Barangaroo Point will be a spectacular place for everyone to enjoy. It will complete the transformation of one of Sydney’s oldest industrial sites into a sprawling six-hectare harbour foreshore park providing a new vantage point for Sydneysiders and visitors alike to soak up the action on Sydney Harbour while revelling in lush naturalistic parkland.
Barangaroo Point will provide space for recreation, expression, celebration, and community. It will feature bush walks, grassed areas, lookouts, walking and cycle paths, and a new harbour cove. It will also feature unique tidal rock pools created from sandstone excavated directly from the Barangaroo site, offering the closest connection to Sydney Harbour that any foreshore park ever has.
Barangaroo Point will feature a new cultural centre with an anticipated floor area of up to 18,000 sqm for potential uses within the public recreation zone, and an underground 300-space car park.
Barangaroo Point is located at the northern end of Barangaroo where it meets Millers Point. Named after Cameragal woman Barangaroo, an influencing voice in the early days of colonial Sydney and the second wife of cross-cultural Bennelong, the area is rich in history and symbolic for Australians across all cultures.
An international tender process was held for the park’s design in 2009/2010 with Johnson Pilton Walker in association with Peter Walker and Partners Landscape Architecture, landing the contract. The team’s winning design juxtaposes a rugged sandstone topography inspired by the naturalistic pre-1836 shoreline of the historic Port Jackson area, against a flourishing and modern CBD. It transforms a disused shipping container yard into one of Sydney’s most stunning green headlands, visually linking the headland archipelagos of Balls Head, Goat Island and Ballast Point.

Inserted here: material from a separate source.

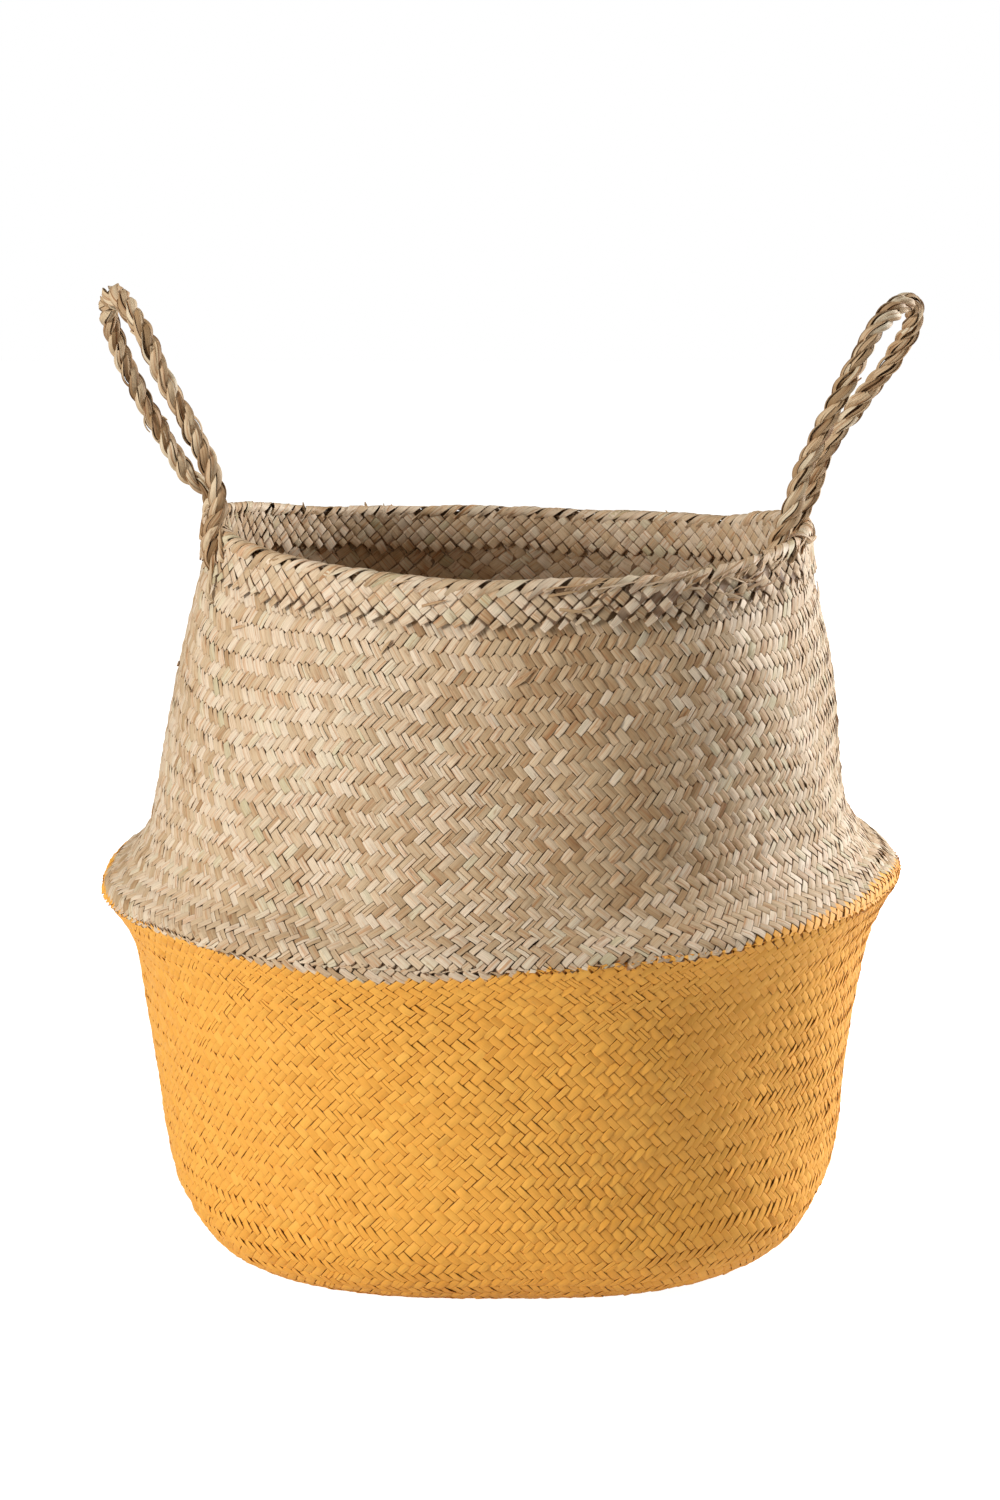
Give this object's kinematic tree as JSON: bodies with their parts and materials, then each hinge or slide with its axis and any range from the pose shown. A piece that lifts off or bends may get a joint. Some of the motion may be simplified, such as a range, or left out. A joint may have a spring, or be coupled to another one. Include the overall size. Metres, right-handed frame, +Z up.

“One of the elements of the harbour headlands is that in their natural form they were examples of the bush. They still play a strong part of this symbolic meaning of the Sydney Cove area so we were determined to recreate that rich, complicated and more interesting plant composition for the forum of the headland, while adding a dimension of naturalness to the overall park.” Peter Walker, Landscape Architect and Lead Designer, Barangaroo Point
Incorporating native Sydney plants such as large Angophoras, Banksias and Port Jackson and Moreton Bay fig trees, the vegetation element follows very strictly on the vocabulary of the natural bush when the Aboriginal Gadigal people were living there.
In line with Barangaroo’s commitment to sustainability, Barangaroo Point foreshore edge and the northern cove will be created from sandstone extracted from the site. Up to 37,000 cubic metres of Sydney’s iconic Hawkesbury sandstone will be a key feature, reminiscent of the naturally occurring sandstone foreshores throughout Sydney Harbour
Barangaroo Point is due for completion in 2015.
Intergration with Millers Point
The Barangaroo Delivery Authority has been working closely with the City of Sydney on the implementation of its plan for the local area known as "Harbour Village North". This plan aims to improve the public domain in the harbourside precincts adjacent to Barangaroo's Barangaroo Point, while also preserving their unique heritage character.
Barangaroo and the City of Sydney will conduct a range of improvements to the public domain in Millers Point including Argyle Place, Munn Street Reserve, Dalgety Road and Towns Place. The works will include wider footpaths, improved cycle ways, better lighting and more street trees, as well as improved seating and landscaping in the Munn Street Reserve.